We’ve all had those relationships where the love languages didn’t align. No matter how much we loved who the person was, the misalignment impacted our ability to trust them, to feel loved by them, and the most destructive for an ‘Acts of Service’ lady – to feel protected by them. One might argue if it’s right it’s supposed to be effortless, your soul mate who you are the most connected to in the world is supposed to just come out of the womb speaking your love language. But what if they don’t?

Well there’s two choices right? Stay or go. If you go, then you risk regretting the decision forever. Though if you stay and things don’t improve, you may be miserable. If you really love them and want to stay, try explaining your love language (there’s countless articles on the internet with examples for each) and see if they are open to learning, open to adapting. If they aren’t open or aren’t able then you’ve got some really hard decisions that no one else can make but you. Forever is a long time.

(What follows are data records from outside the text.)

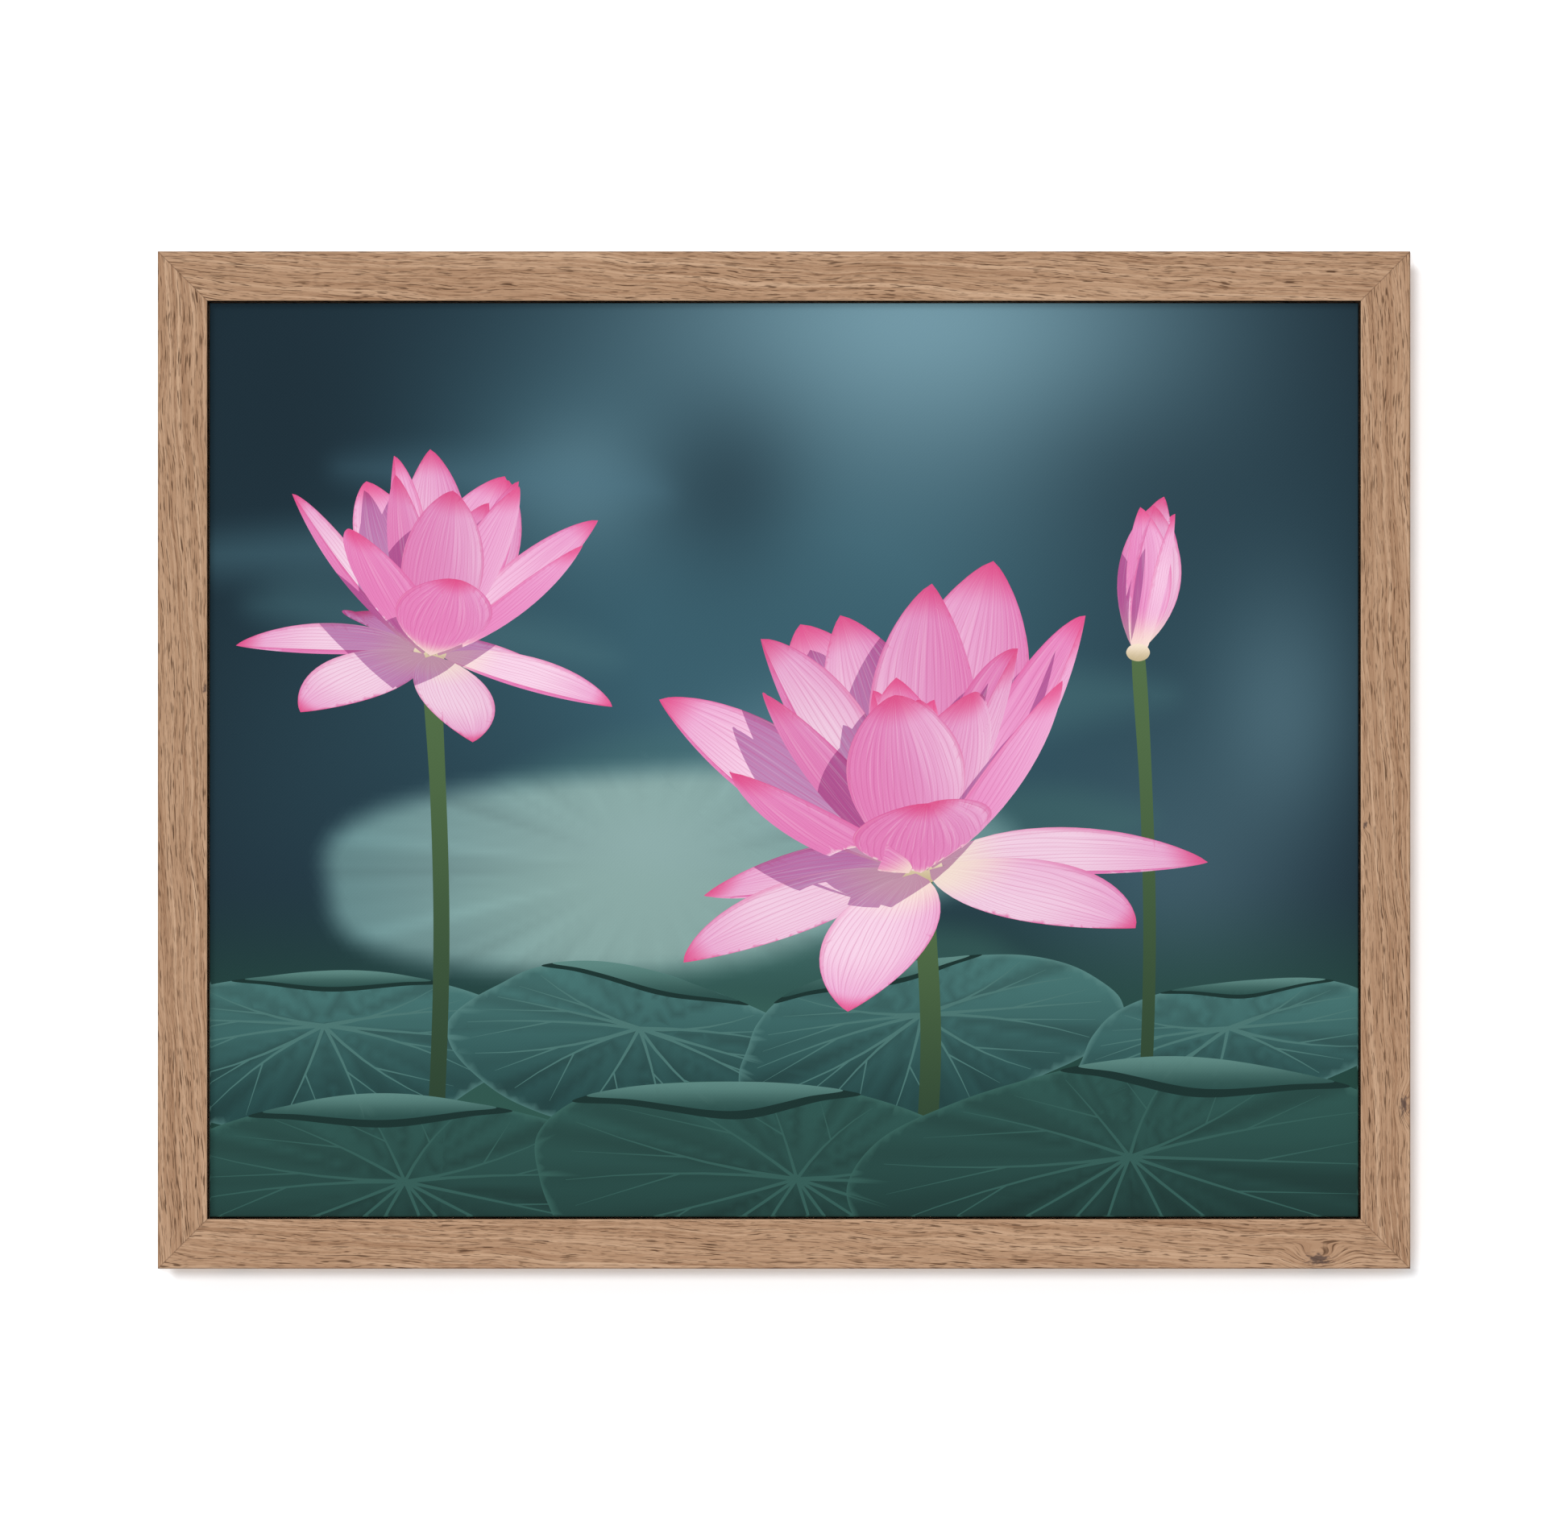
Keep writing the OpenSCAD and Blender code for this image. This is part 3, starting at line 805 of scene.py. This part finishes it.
def round_leaf(centre, radii, turn, seed, low, high, **more):
    """A lotus leaf seen aslant, from 20 points round its rim."""
    way = np.linspace(0, 2 * np.pi, 20, endpoint=False)
    return Leaf(round_rim(centre, radii, turn, seed, way), low, high, **more)


def folded_rim(centre, radii, turn, seed, first, last, depth, low, high):
    """The rim from angle first to last, in degrees, folded inward by a sine bow.

    At its middle the bow reaches depth of the way to the centre.
    """
    t = np.linspace(0, 1, 9)
    rim = round_rim(centre, radii, turn, seed, np.radians(first + (last - first) * t))
    inner = rim + (np.array(centre) - rim) * (depth * np.sin(np.pi * t))[:, None]
    return Leaf(np.concatenate([rim, inner[-2:0:-1]]), low, high)


# %% Veins of a leaf
VEIN_SHORTEST = 38.0
VEIN_WIDTH = 1.5
FORK_SPAN = 60.0


def vein(start, end, bend, width, colour):
    """A tapered line: start + (end - start)*t, with a sideways bow of bend*4t(1-t), narrowing to its tip."""
    start, end = np.array(start, float), np.array(end, float)
    t = np.linspace(0, 1, 6)[:, None]
    way = end - start
    side = np.array([-way[1], way[0]]) / np.linalg.norm(way)
    line = start + way * t + side * bend * 4 * t * (1 - t)
    half = side * width / 2 * (1 - 0.85 * t)
    return Leaf(np.concatenate([line + half, (line - half)[::-1]]), colour, colour, steps=1)


def veined(leaf, count, colour, reach=0.9):
    """The leaf, then veins from its heart toward evenly spaced places on its outline.

    A vein whose next one ends within FORK_SPAN of it has a fork between the two.
    """
    heart = np.array(leaf.heart, float)
    ends = leaf.loop[np.linspace(0, len(leaf.loop), count, endpoint=False).astype(int)]
    ends = ends[np.linalg.norm(ends - heart, axis=1) > VEIN_SHORTEST]
    lines = []
    for number, (end, after) in enumerate(zip(ends, np.roll(ends, -1, axis=0))):
        bend = 3.0 * np.sin(number * 2.4)
        way = (end - heart) * reach
        lines.append(vein(heart, heart + way, bend, VEIN_WIDTH, colour))
        if np.linalg.norm(after - end) < FORK_SPAN:
            fork = heart + way / 2 + np.array([-way[1], way[0]]) / np.linalg.norm(way) * bend
            lines.append(vein(fork, heart + ((end + after) / 2 - heart) * reach, 0, VEIN_WIDTH / 2, colour))
    for line in lines:
        line.parent = leaf
    return [leaf, *lines]


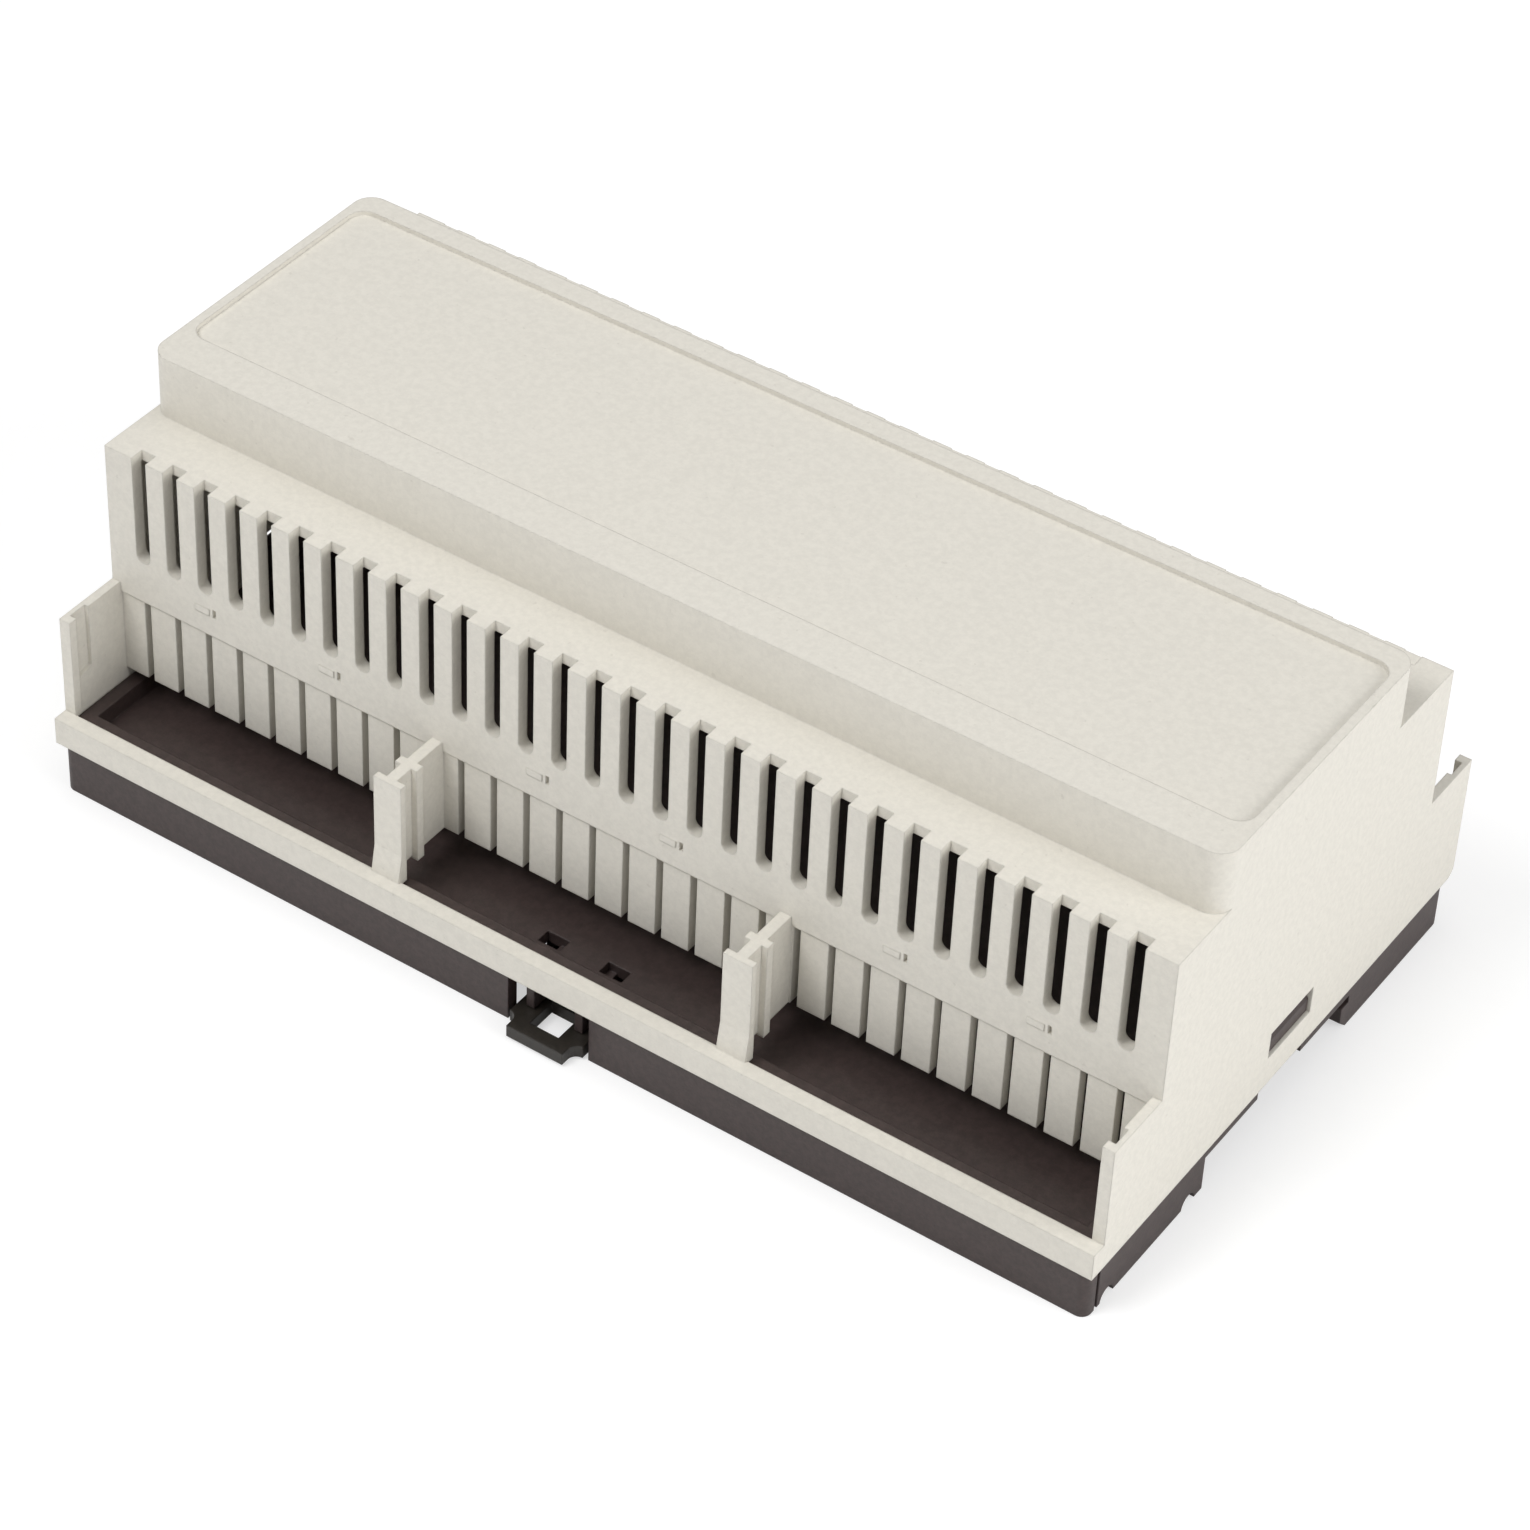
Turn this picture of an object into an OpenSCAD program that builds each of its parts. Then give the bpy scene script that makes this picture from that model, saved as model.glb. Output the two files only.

I recognize this post is one sided for illustrative purposes, though both partners have love languages and just as it’s important for your partner to take the time to not only learn but to master how to show you love, the same onus is on you.  If you want a happy relationship, a satisfying relationship filled with endless amounts of love, you both need to make the effort to adapt to each other’s languages. We all have the ones that are natural for us (likely the same ones we need) and the ones that are the least natural for us (likely the ones we don’t need at all).  If we love our partners and we want them to feel loved, sometimes we need to stretch, which takes time, but it’s well worth the reward.